Updated: Mar 3, 2020
When I was growing up, I was taught to reach for the stars. That to achieve at life was to be at the top of the game, the boss, earning lots of money. Success was measured by your income, the car you drove, the house you lived in and the holidays you took.
I grew up in a small seaside town in South Africa, where the population swelled to fifty times its normal size in the summer as rich business folk from the cities poured in to get their annual dose of sunshine and relaxation. As a teenager, I would serve these powerful people in restaurants and witnessed first hand what I believed success looked like. And it wasn’t pretty. These wealthy people were often rude, their swollen egos and wallets somehow supposedly excusing their terrible manners and the way they treated the people around them. They drove Porsche’s and BMW’s and owned all the fanciest houses right on the seafront, while us locals bummed around in beach buggies and lived in humbler abodes further back in the bushland.
I can’t deny I wasn't wowed by these shiny, glossy people with their yachts and mansions but even with my impressionable young brain I could tell that being rich had its failings. They were loud and brash but were they happy? Did I really want to grow up to be like them?
The trouble is, it wasn’t just country bumpkins like me who were taught to think big. This was the narrative fed to all of us in the western world. We were told that if we worked hard, the world was our oyster. If you wanted to just be a plumber and never leave your home town well that was ok but actually you’d be a bit of a loser. More important to do well at school, go to university and work in finance or start your own empire.
Now I’m old enough and savvy enough to realise that this simply isn’t the case. Yes, hard work can take you places but a lot of the time people who get to the top of their game in whatever career path they’ve chosen do so through connections and luck. And they’re not always that satisfied either. They’re stressed, anxious, tired, miserable.
Apart from feeling like we were all fed a lie, I’ve also come to the conclusion that it was all so unnecessary in the first place. Why should we all wish to be at the top of the pile? Only a tiny fraction of us is ever going to be a millionaire, a boss, the best at whatever profession we’ve chosen so why should we all be constantly striving for it?
So here's my point: what is wrong with wishing to be mediocre? Not all of us are cut out to be leaders and that’s ok. We should be taught from the outset that being somewhere in the middle, which is infinitely more likely, is not only ok but actually desirable.
I first began thinking of this when I met my husband and his group of friends. Most of my South African friends in London had gone into jobs where within a few years they were earning piles of money. This is what entrepreneurial South Africans do. But Ed, like me, was a lowly journalist, getting by on peanuts. His friends all had “passion” careers – they were teachers, or worked in creative industries and most of them weren’t driven by money. It was an eye-opener.

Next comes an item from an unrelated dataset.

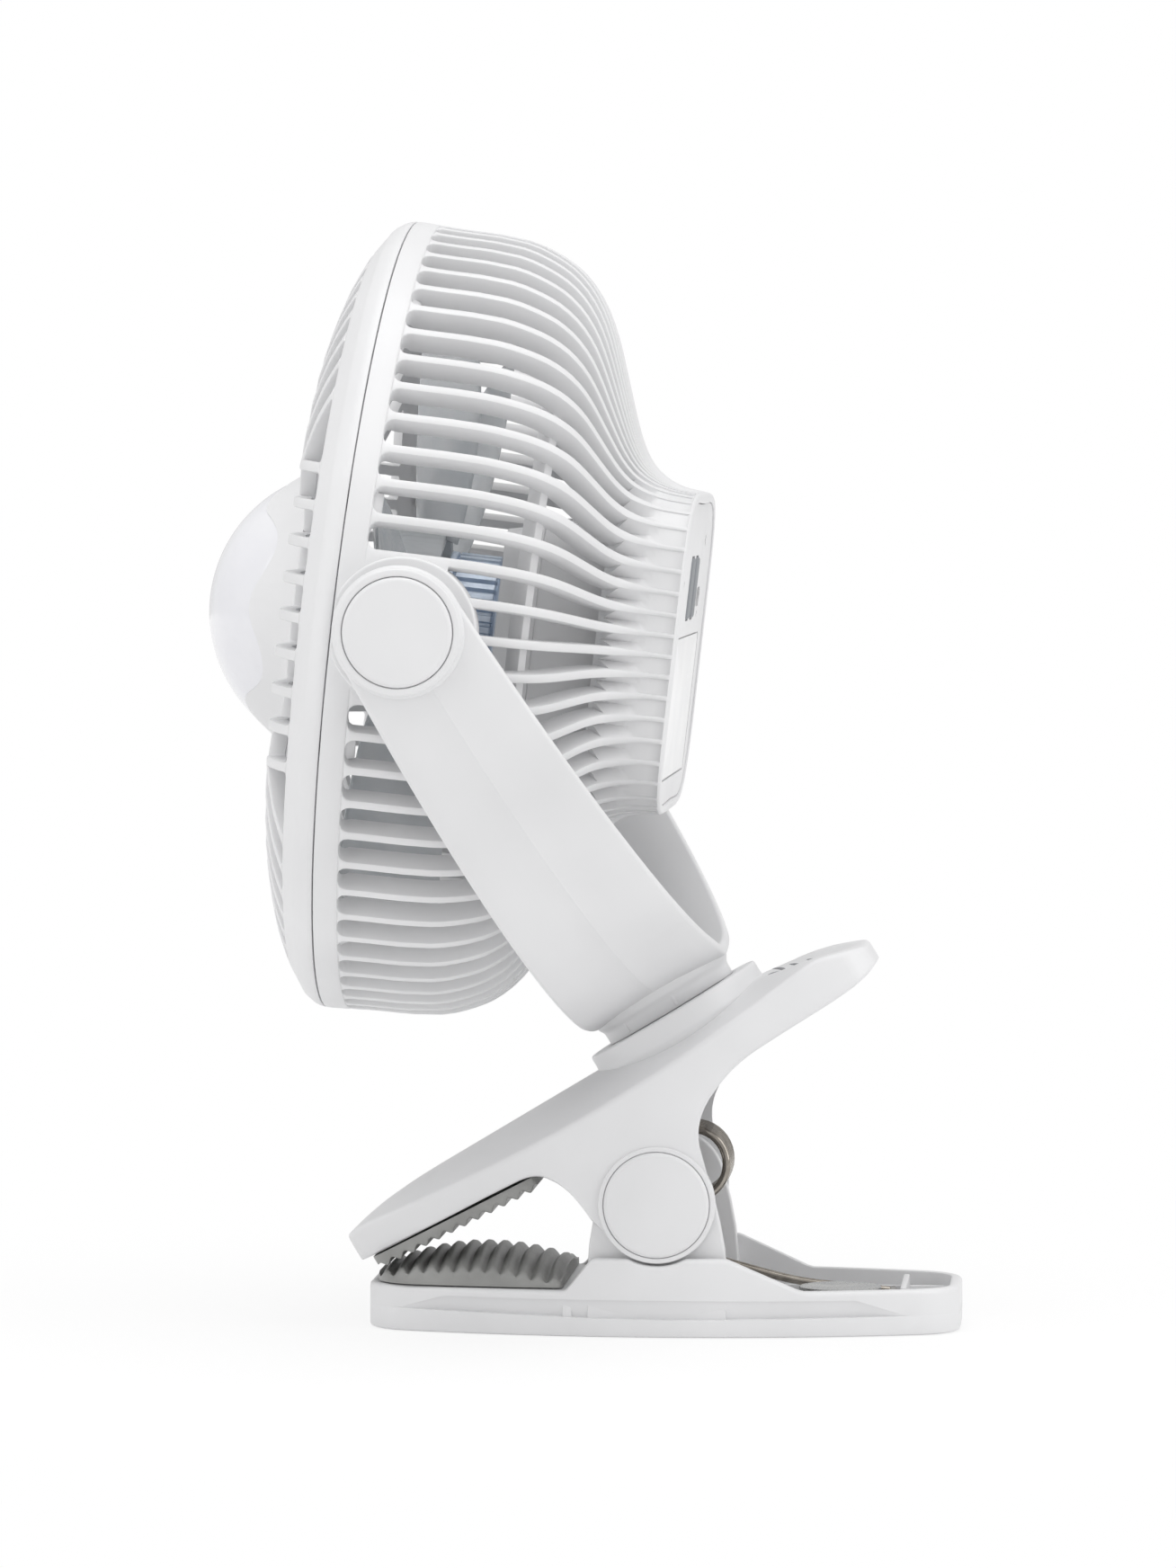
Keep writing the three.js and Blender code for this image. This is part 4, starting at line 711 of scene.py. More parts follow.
# Blade: at span s and chord c the sheet lies at
# depth = middle + r * half * c * tan(pitch) * 0.72 - camber, turned by the sweep; the section is a thin lens.
def bladeChunk(turn):
    s = np.linspace(0, 1, 26)[:, None]
    lap = np.linspace(0, 2 * np.pi, 44, endpoint=False)[None, :]
    c = np.cos(lap)
    root = rotor["hub"] - 1
    radius = root + (rotor["tip"] - root) * (1 - (1 - s) ** 1.15) + 0 * c
    sweep = 0.12 * np.sin(np.pi * s * 0.8) + 0.22 * s * s
    half = (0.48 - 0.12 * s) * np.where(s > 0.9, 1 - 2.2 * (s - 0.9), 1)
    pitchAngle = np.radians(37 - 14 * s)
    lens = np.sign(np.sin(lap)) * np.abs(np.sin(lap)) ** 0.6
    depth = rotor["middle"] + radius * half * c * np.tan(pitchAngle) * 0.72 - 2.2 * (1 - c * c)
    depth = np.clip(depth, 1.8, 26.6) + lens * rotor["thickness"] / 2 * np.where(s > 0.96, 0.6, 1)
    return moved(gridChunk(capped(polar(radius, depth, sweep + half * c))), turnAbout("Y", turn))


# hub like a cup with a knurled front band: r(t) = r0 + 0.3 cos(n t) inside the band
def hubChunk():
    profile = rounded([(0, 0.5), (17, 0.9), (20.6, 2.3), (22, 5.4), (22, 15.1), (20, 15.1), (20, 4.8), (4, 3.9),
                       (4, 13.5), (0, 13.5)], (0, 3, 2, 2, 0.4, 0.4, 1, 0.5, 0.4, 0), 5)
    extra = np.interp(profile[:, 1], [3.2, 3.8, 7.6, 8.2], [0, 1, 1, 0]) * (profile[:, 0] > 20.8)
    turn = np.linspace(0, 2 * np.pi, 4 * rotor["knurls"], endpoint=False)[None, :]
    radius = profile[:, :1] - 0.35 * extra[:, None] * (1 - np.cos(rotor["knurls"] * turn)) / 2
    return gridChunk(polar(radius, profile[:, 1:2] + 0 * radius, turn + 0 * radius))


blades = [bladeChunk(360 / rotor["blades"] * k) for k in range(rotor["blades"])]
rotorPiece = meshObject("milkyRotor", [hubChunk()] + blades, headFrame)
finishPiece(rotorPiece, milkyBlade, "rotor", ["fan_rotor"], 40)

motor = {"radius": 17.0, "front": 15.5, "end": 38.65, "fins": 40}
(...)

Fast forward fifteen years and many of my contemporaries are now even more disillusioned with their lot in life. They’ve now worked their way up the ladder of their careers but are finding their jobs unfulfilling and are wondering what’s next. Many of them would love to quit their well-earning jobs and do something more meaningful: running a mountain biking shop in the woods or a café in Cornwall. But with kids and a mortgage to consider taking a leap into the unknown seems untenable.
We’ve all become so shackled to what we think we need to be living a successful life. We think we need more, bigger, greater. But the truth is, success doesn’t have to be measured in size. Surely its more about finding contentment in whatever you are doing at any given moment. In the yoga world we call this santosha. Being satisfied to lead a normal life, one that isn’t high pressured. It’s having a wonderful life partner who gets you and respects you. Healthy, adorable children. A roof over your head. The ability to take the occasional holiday. I mean, how lucky am I really? #sograteful ;-)
When I first became a yoga teacher, given my background as a journalist everyone was saying I should write a blog or write a book. Others felt I should run retreats. But all I wanted to do was teach people yoga! I hope to do those other things too - watch this space - but sometimes the pressure hangs over me and actually do I have to complicate my life to feel like I’m a success? No.
For me, having a job I love has always been so much more important than having a job that pays well and my children have already been taught that. They know that mummy and daddy do creative jobs that mean we can't necessarily pay for a loft extension but gives us oodles of satisfaction.
These days, I look at those around me and I find I’m often most inspired by my friends who have smaller lives and are happier for it. Those who aren’t what some might cast as traditionally successful. They don’t have big houses, fancy cars or fat bonuses every January. But they’re happy. They laugh a lot and drink tea in sunbeams and dream. Those are my people.